● REQUEST:
Your task is to quote the listing below exactly, beginning with its first line and ending on the line bearing "along its normal.".

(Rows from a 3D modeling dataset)

+ + + + +

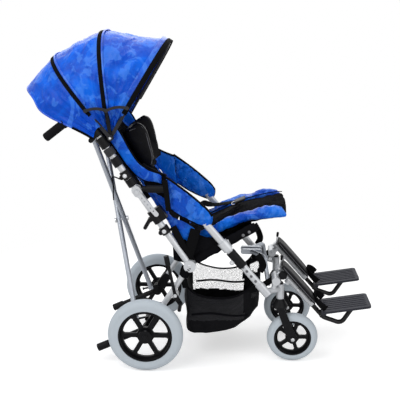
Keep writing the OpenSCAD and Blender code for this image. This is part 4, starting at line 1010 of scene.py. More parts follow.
def width_of(made: Thing, count: int) -> float:
    """Length of the middle one of a sheet's rows of points, in metres."""
    v = made.data.vertices
    base = len(v) // count // 2 * count
    return run_of([p.co for p in v[base : base + count]])[-1]


@dataclass
class Assembly(Piece):
    """A part of the stroller, which makes and dresses its own pieces."""

    def build(self) -> None:
        """Makes the part's pieces."""
        raise NotImplementedError

    def displace(self, made: Thing, height: Height) -> None:
        """Moves each point along its normal.

        Args:
            made: the piece.
            height: gives the move in millimetres from the point, in millimetres, and its normal.
        """
        base = Vector((self.at.shift, 0.0, 0.0))
        normals = [v.normal.copy() for v in made.data.vertices]
        for v, n in zip(made.data.vertices, normals):
            v.co += n * (height(v.co * 1000.0 + base, n) * 0.001)
        made.data.update()

    def dress(self, made: Thing, finishes: Sequence[Finish], which: Choice | None = None) -> None:
        """Gives each face a finish by its place and normal.

        Args:
            made: the piece.
            finishes: the finishes.
            which: gives the finish's number from the face's middle, in millimetres, and its normal.
        """
        made.data.materials.clear()
        for finish in finishes:
            made.data.materials.append(finish.material())
        base = Vector((self.at.shift, 0.0, 0.0))
        for poly in made.data.polygons:
            poly.material_index = which(poly.center * 1000.0 + base, poly.normal) if which else 0
            poly.use_smooth = True

    def stuff(
        self, made: Thing, stuffing: Stuffing, share: float, node: str, held: Held | None = None,
        height: Height | None = None, finishes: Sequence[Finish] = (), which: Choice | None = None,
    ) -> None:
        """Args:
            made: the cover.
            stuffing: how it swells.
            share: not used.
            node: the node that it stands for.
            held: tells whether a point is sewn fast.
            height: its wrinkles, as displace takes them.
            finishes: its finishes, as dress takes them.
            which: gives a face's finish, as dress takes it.
        """
        stuffing.fill(made, held, self.at.shift)
        if height:
            self.displace(made, height)
        if finishes:
            self.dress(made, finishes, which)
        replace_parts(made, node)

    def sheet(self, made: Thing, side: float, cut: float, held: str, on: str, last: bool = False) -> None:
        """Works out a sheet's area; nothing more is done with it.

        Args:
            made: the sheet.
            side: not used.
            cut: not used.
            held: not used.
            on: not used.
            last: not used.
        """
        area = area_of(made)

    def narrow(self, made: Thing) -> None:
        """Gives a piece its own copy of its mesh."""
        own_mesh(made)


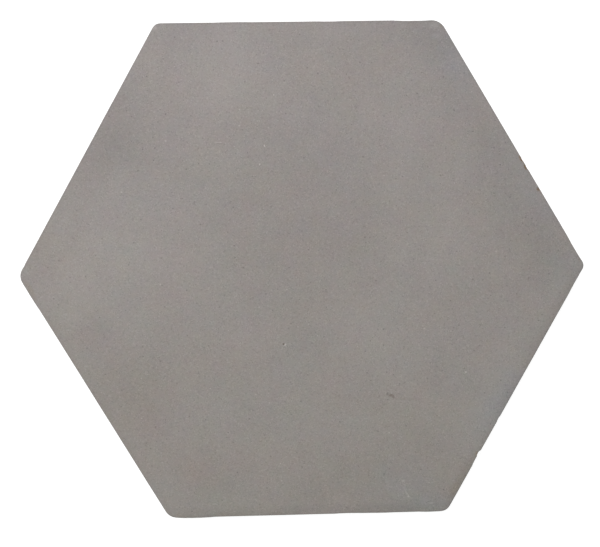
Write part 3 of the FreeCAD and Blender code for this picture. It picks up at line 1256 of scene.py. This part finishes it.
@dataclass(frozen=True)
class PressedCement:
    """The finish of the tile: fine sand and cement, pressed smooth on the face."""

    name: str = "pressed_cement"
    color: tuple[float, float, float] = (0.2885, 0.2655, 0.2495)
    specular: float = 0.25
    warm_drift: float = 9e-5
    green_drift: float = 1.0e-4
    flank_start: float = 0.4
    flank_full: float = 2.2
    cloud_wander: Wander = Wander(size=22.0, reach=6.0)
    cloud_depth: float = 12.0
    mark_wander: Wander = Wander(size=1.6, reach=0.35)
    mark_depth: float = 2.5
    # The pinholes' darker colour is painted shade inside the holes; pinhole_depth sinks them in
    # the bump.
    pinholes: Specks = Specks(spacing=2.2, radius=0.26, share=0.55, lighter=-0.56)
    pinhole_depth: float = 0.12
    limes: Specks = Specks(spacing=4.0, radius=0.24, share=0.30, lighter=0.85)
    lime_shift: tuple[float, float, float] = (31.0, 17.0, 5.0)
    sand_size: float = 0.42
    sand_contrast: float = 1.20
    sand_relief: float = 0.012
    coarse_size: float = 1.1
    coarse_contrast: float = 1.30
    coarse_relief: float = 0.22
    coarse_on_sides: float = 0.35
    bedding_lift: float = 0.05
    rub_stretch: tuple[float, float, float] = (1.1, 1.1, 0.05)
    rub_contrast: float = 0.16
    rub_relief: float = 0.10
    matte: float = 0.78
    matte_size: float = 12.0
    matte_swing: float = 0.16
    rougher_sides: float = 0.10

    def make(self, effects: Effects) -> bpy.types.Material:
        """Makes the material.

        Args:
            effects: The shared node groups.

        Returns:
            The material, ready to put in a slot.
        """
        material = bpy.data.materials.new(self.name)
        wiring = Wiring.cleared(material)
        here = wiring.scaled(wiring.node("ShaderNodeTexCoord").outputs["Object"], 1 / MM)
        from_edge = wiring.node("ShaderNodeAttribute", attribute_name=FROM_EDGE).outputs["Fac"]
        bedding = wiring.node("ShaderNodeAttribute", attribute_name=BEDDING).outputs["Fac"]
        place = wiring.fed(wiring.node("ShaderNodeSeparateXYZ"), Vector=here).outputs
        ends = (THICKNESS - self.flank_start, THICKNESS - self.flank_full)
        flank = wiring.fade(place["Z"], *ends)
        ground = Ground(wiring, effects, here, place["Z"], flank, from_edge, bedding)
        ground.tone.warmer = wiring.math("MULTIPLY", place["Y"], -self.warm_drift)
        ground.tone.greener = wiring.math("MULTIPLY", place["Y"], -self.green_drift)
        self._cloud(ground, CLOUDS, self.cloud_wander, self.cloud_depth)
        self._cloud(ground, MARKS, self.mark_wander, self.mark_depth)
        self._edge(ground)
        relief = self._grain(ground)
        total = wiring.vector("ADD", ground.tone.joined(wiring), self._mottled(ground))

        body = wiring.group(effects.toned, color=(*self.color, 1.0), tone=total)
        bump = wiring.fed(wiring.node("ShaderNodeBump"), Strength=1.0, Distance=MM, Height=relief)
        shader = wiring.fed(
            wiring.node("ShaderNodeBsdfPrincipled"),
            Base_Color=body.outputs["Color"],
            Roughness=self._roughness(ground),
            Specular_IOR_Level=self.specular,
            Normal=bump.outputs["Normal"],
        )
        out = wiring.node("ShaderNodeOutputMaterial")
        wiring.fed(out, Surface=shader.outputs["BSDF"])
        return material

    def _cloud(
        self, ground: Ground, patches: Iterable[Patch], wander: Wander, depth: float
    ) -> None:
        """Adds clouds or marks to the tone, fading out down the sides.

        Args:
            ground: What the finish reads, and its tone.
            patches: The clouds or marks.
            wander: How their outlines stray.
            depth: How far below the face they have all faded out.
        """
        wiring = ground.wiring
        vector = self._wandering(ground, wander)
        layer = Tone()
        for patch in patches:
            spot = wiring.group(
                ground.effects.patch,
                vector=vector,
                place=(patch.x, patch.y, 0.0),
                along=tuple(unit(patch.turn) / patch.half_length),
                across=tuple(unit(patch.turn + 90) / patch.half_width),
                softness=patch.softness,
            )
            spot.label = patch.name
            layer.add(wiring, spot.outputs["Mask"], patch)
        near_face = wiring.fade(ground.height, THICKNESS - depth, THICKNESS - depth / 3)
        ground.tone.lay(wiring, near_face, layer)

    def _wandering(self, ground: Ground, wander: Wander) -> bpy.types.NodeSocket:
        """Moves the place looked up a little by noise, level with the face.

        Args:
            ground: What the finish reads.
            wander: The noise's size and reach.

        Returns:
            The moved place.
        """
        wiring = ground.wiring
        drift = wiring.noise(ground.here, scale=1.0 / wander.size, detail=2.0)
        level = wiring.vector("SUBTRACT", drift.outputs["Color"], NOISE_MEAN)
        flat = wiring.vector("MULTIPLY", level, (wander.reach * 2, wander.reach * 2, 0.0))
        return wiring.vector("ADD", ground.here, flat)

    def _edge(self, ground: Ground) -> None:
        """Adds painted shade along the sides to the tone: a band of darker face at the rim.

        Args:
            ground: What the finish reads, and its tone.
        """
        for band in EDGE_SHADE_BANDS:
            shade_strip = ground.wiring.group(
                ground.effects.side_band,
                vector=ground.here,
                facing=tuple(unit(band.side.value)),
                from_edge=ground.from_edge,
                width=band.width,
            )
            shade_strip.label = f"{band.side.name.lower()}_edge"
            ground.tone.add(ground.wiring, shade_strip.outputs["Mask"], band)

    def _mottled(self, ground: Ground) -> Fed:
        """Adds up the uneven pigment of all sizes.

        Args:
            ground: What the finish reads.

        Returns:
            Lighter, warmer and greener as one vector.
        """
        total: Fed = (0.0, 0.0, 0.0)
        for size, strength in MOTTLING.items():
            part = ground.wiring.group(
                ground.effects.mottling, vector=ground.here, size=size, strength=strength
            )
            total = ground.wiring.vector("ADD", part.outputs["Tone"], total)
        return total

    def _sprinkled(self, ground: Ground, specks: Specks, here: Fed) -> bpy.types.NodeSocket:
        """Places one scatter of specks.

        Args:
            ground: What the finish reads.
            specks: The scatter.
            here: Where it is read.

        Returns:
            Its mask.
        """
        scatter = ground.wiring.group(
            ground.effects.specks,
            vector=here,
            spacing=specks.spacing,
            radius=specks.radius,
            share=specks.share,
        )
        return scatter.outputs["Mask"]

    def _grain(self, ground: Ground) -> bpy.types.NodeSocket:
        """Adds sand grains, painted shade in the pinholes, lime specks and rubbing to the tone.

        Args:
            ground: What the finish reads, and its tone.

        Returns:
            The height of all of it, in millimetres.
        """
        wiring, effects, here = ground.wiring, ground.effects, ground.here
        sand = wiring.group(effects.grain, vector=here, size=self.sand_size).outputs
        shade = wiring.math("MULTIPLY", sand["Level"], self.sand_contrast)
        shaded_holes = self._sprinkled(ground, self.pinholes, here)
        # Painted shade inside the pinholes.
        shade = wiring.math("MULTIPLY_ADD", shaded_holes, self.pinholes.lighter, shade)
        shifted = wiring.vector("ADD", here, self.lime_shift)
        limes = self._sprinkled(ground, self.limes, shifted)
        shade = wiring.math("MULTIPLY_ADD", limes, self.limes.lighter, shade)

        stretched = wiring.vector("MULTIPLY", here, self.rub_stretch)
        rubbed = wiring.noise(stretched, scale=1.0, detail=3.0)
        streak = wiring.math("SUBTRACT", rubbed.outputs["Fac"], 0.5)
        streak = wiring.math("MULTIPLY", streak, ground.flank)
        shade = wiring.math("MULTIPLY_ADD", streak, self.rub_contrast, shade)

        coarse = wiring.group(effects.grain, vector=here, size=self.coarse_size).outputs
        sides = wiring.math("MULTIPLY", ground.flank, self.coarse_on_sides)
        sandy = wiring.math("MAXIMUM", ground.bedding, sides)
        level = wiring.math("MULTIPLY", coarse["Level"], sandy)
        shade = wiring.math("MULTIPLY_ADD", level, self.coarse_contrast, shade)
        lift = wiring.math("MULTIPLY", ground.bedding, self.bedding_lift)
        shade = wiring.math("ADD", shade, lift)
        ground.tone.lighter = wiring.math("ADD", shade, ground.tone.lighter)

        relief = wiring.math("MULTIPLY", sand["Height"], self.sand_relief)
        relief = wiring.math("MULTIPLY_ADD", shaded_holes, -self.pinhole_depth, relief)
        relief = wiring.math("MULTIPLY_ADD", streak, self.rub_relief, relief)
        rough = wiring.math("MULTIPLY", coarse["Height"], sandy)
        return wiring.math("MULTIPLY_ADD", rough, self.coarse_relief, relief)

    def _roughness(self, ground: Ground) -> bpy.types.NodeSocket:
        """Makes it matte all over, a little smoother where the face is densest.

        Args:
            ground: What the finish reads.

        Returns:
            The roughness.
        """
        wiring = ground.wiring
        dense = wiring.group(
            ground.effects.mottling,
            vector=ground.here,
            size=self.matte_size,
            strength=(self.matte_swing, 0.0, 0.0),
        )
        level = wiring.vector("DOT_PRODUCT", dense.outputs["Tone"], (1.0, 0.0, 0.0))
        level = wiring.math("ADD", level, self.matte)
        return wiring.math("MULTIPLY_ADD", ground.flank, self.rougher_sides, level)


@dataclass
class Studio:
    """The white table, the soft lamp above its upper left, and the camera over the tile."""

    lamp_place: tuple[float, float, float] = (-230.0, 340.0, 816.0)
    lamp_size: float = 500.0
    lamp_power: float = 5.82
    sky_level: float = 0.40
    table_reach: float = 4000.0
    table_drop: float = 0.05
    table_shade: float = 0.80
    table_shade_seen: float = 0.35
    table_glow: float = 0.875
    camera_place: tuple[float, float, float] = (-11.32, 17.75, 418.91)
    camera_turn: tuple[float, float, float] = (-2.630, -1.457, -1.149)
    lens: float = 60.0
    sensor: float = 36.0
    clip: tuple[float, float] = (10.0, 20000.0)

    def set_up(self) -> None:
        """Makes the table, the lamp, the sky and the camera."""
        bpy.context.scene.view_settings.view_transform = "Standard"
        self._lay_table()
        self._hang_lamp()
        self._light_sky()
        self._place_camera()

    def _lay_table(self) -> None:
        """Lays the table just under the tile."""
        bm = bmesh.new()
        bmesh.ops.create_grid(bm, x_segments=1, y_segments=1, size=self.table_reach * MM)
        bmesh.ops.translate(bm, vec=(0, 0, -self.table_drop * MM), verts=bm.verts)
        table = shown("white_table", finished(bm, "white_table"))
        table.data.materials.append(self._table_paper())

    def _seen_straight(self, wiring: Wiring) -> bpy.types.NodeSocket:
        """Tells the rays of the camera, and of mirrors and glass, from those of light.

        Args:
            wiring: The wiring of the table's paper or of the sky.

        Returns:
            1 for the first kind and 0 for the other.
        """
        ray = wiring.node("ShaderNodeLightPath").outputs
        seen = wiring.math("MAXIMUM", ray["Is Camera Ray"], ray["Is Glossy Ray"])
        return wiring.math("MAXIMUM", seen, ray["Is Transmission Ray"])

    def _table_paper(self) -> bpy.types.Material:
        """Makes paper that reads as pure white, and darkens only where a shadow is deep.

        Returns:
            The material.
        """
        material = bpy.data.materials.new("white_paper")
        wiring = Wiring.cleared(material)
        lit, thin = (
            wiring.fed(wiring.node("ShaderNodeBsdfDiffuse"), Color=(shade, shade, shade, 1.0))
            for shade in (self.table_shade, self.table_shade_seen)
        )
        glow = wiring.fed(wiring.node("ShaderNodeEmission"), Strength=self.table_glow)
        both = wiring.node("ShaderNodeAddShader")
        wiring.feed(both.inputs[0], thin.outputs["BSDF"])
        wiring.feed(both.inputs[1], glow.outputs["Emission"])
        choose = wiring.node("ShaderNodeMixShader")
        wiring.feed(choose.inputs["Fac"], self._seen_straight(wiring))
        wiring.feed(choose.inputs[1], lit.outputs["BSDF"])
        wiring.feed(choose.inputs[2], both.outputs["Shader"])
        out = wiring.node("ShaderNodeOutputMaterial")
        wiring.fed(out, Surface=choose.outputs["Shader"])
        return material

    def _hang_lamp(self) -> None:
        """Hangs the soft lamp, facing straight down."""
        lamp = bpy.data.lights.new("soft_lamp", "AREA")
        lamp.shape = "DISK"
        lamp.size = self.lamp_size * MM
        lamp.energy = self.lamp_power
        shown("soft_lamp", lamp).location = Vector(self.lamp_place) * MM

    def _light_sky(self) -> None:
        """Lights the room evenly, and shows it as white behind the table."""
        sky = bpy.data.worlds.new("pale_room")
        wiring = Wiring.cleared(sky)
        seen = self._seen_straight(wiring)
        level = wiring.math("MULTIPLY_ADD", seen, 1.0 - self.sky_level, self.sky_level)
        even = wiring.node("ShaderNodeBackground")
        wiring.fed(even, Color=(1.0, 1.0, 1.0, 1.0), Strength=level)
        out = wiring.node("ShaderNodeOutputWorld")
        wiring.fed(out, Surface=even.outputs["Background"])
        bpy.context.scene.world = sky

    def _place_camera(self) -> None:
        """Puts the camera over the tile, looking down as the photographer did."""
        camera = bpy.data.cameras.new("overhead")
        camera.lens = self.lens
        camera.sensor_width = self.sensor
        camera.clip_start, camera.clip_end = (end * MM for end in self.clip)
        held = shown("overhead", camera)
        held.location = Vector(self.camera_place) * MM
        held.rotation_euler = [math.radians(angle) for angle in self.camera_turn]
        bpy.context.scene.camera = held


def main() -> None:
    """Builds the tile and the studio round it."""
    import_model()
    Studio().set_up()
    tile = PressedTile().build()
    tile.data.materials.append(PressedCement().make(Effects()))
    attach(tile, "root")
    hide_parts(NODE)
    LOG.info("%s: %d faces", tile.name, len(tile.data.polygons))


if __name__ == "__main__":
    logging.basicConfig(level=logging.INFO, format="%(name)s: %(message)s")
    main()
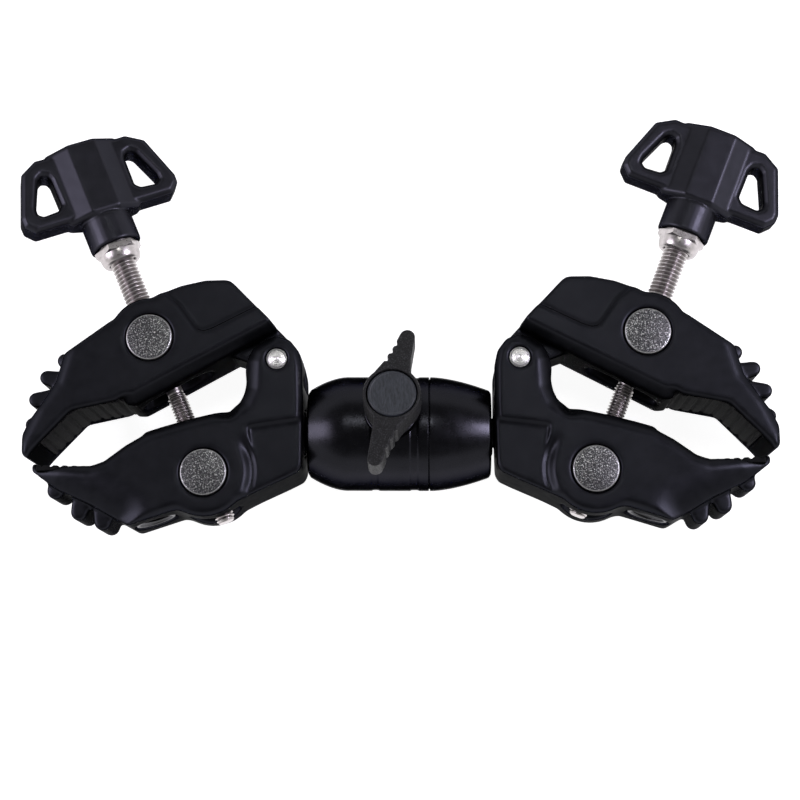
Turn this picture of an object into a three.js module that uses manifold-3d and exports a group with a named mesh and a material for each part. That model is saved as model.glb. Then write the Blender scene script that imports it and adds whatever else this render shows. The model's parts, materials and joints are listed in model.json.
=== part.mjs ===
// Double super clamp: two crab-shaped clamps, each on a ball, joined by one barrel with one locking lever.
// Millimetres. +X runs along the barrel, +Y points to the wing knobs, +Z is up from the table it lies on.
import * as THREE from "three";
import { mergeVertices } from "three/addons/utils/BufferGeometryUtils.js";
import Module from "manifold-3d";

const wasm = await Module();
wasm.setup();

// ---------- driving dimensions ----------
const FIT = 0.3; // clearance between pieces that touch
const THROUGH = 60; // length of a cutter that goes right through

const BARREL_RADIUS = 17.5;
const BARREL_HALF = 27.9; // from the middle to each rim
const RIM_RADIUS = 11.7;
const DOME_START = 14; // from the middle to where each dome begins
const DOME_DROP = 5.2;
const SEAM_X = 9.4; // where the end cap meets the barrel
const GROOVES = [
  [-8.6, -6.1],
  [3.2, 6.0],
];
const GROOVE_DEPTH = 0.5;
const BALL_RADIUS = 10;
const BALL_X = 18; // from the middle to each ball's centre
const MOUTH_RADIUS = 7;
const NECK_RADIUS = 4.5;
const CUP_BACK = 6.2;
const CUP_FRONT = 14.6;
const MOUTH_FLARE = 8.6; // radius of the ball's mouth at the rim
const BORE_RADIUS = 12.4;
const SPIGOT_RADIUS = 14.4;
const SPIGOT_LENGTH = 4.5;
const BLOCK_RADIUS = 10;
const FLANGE_RADIUS = 6.9; // the ball stud's flange, with its distances from the middle
const FLANGE_FROM = 28.9;
const FLANGE_TO = 30.6;
const STUD_RADIUS = 4;
const STUD_END = 39.4;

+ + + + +

● SOLUTION TO THIS TASK:
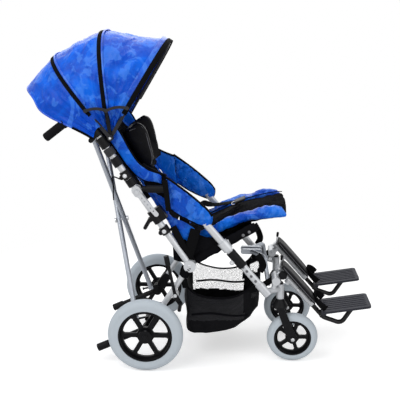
Keep writing the OpenSCAD and Blender code for this image. This is part 4, starting at line 1010 of scene.py. More parts follow.
def width_of(made: Thing, count: int) -> float:
    """Length of the middle one of a sheet's rows of points, in metres."""
    v = made.data.vertices
    base = len(v) // count // 2 * count
    return run_of([p.co for p in v[base : base + count]])[-1]


@dataclass
class Assembly(Piece):
    """A part of the stroller, which makes and dresses its own pieces."""

    def build(self) -> None:
        """Makes the part's pieces."""
        raise NotImplementedError

    def displace(self, made: Thing, height: Height) -> None:
        """Moves each point along its normal.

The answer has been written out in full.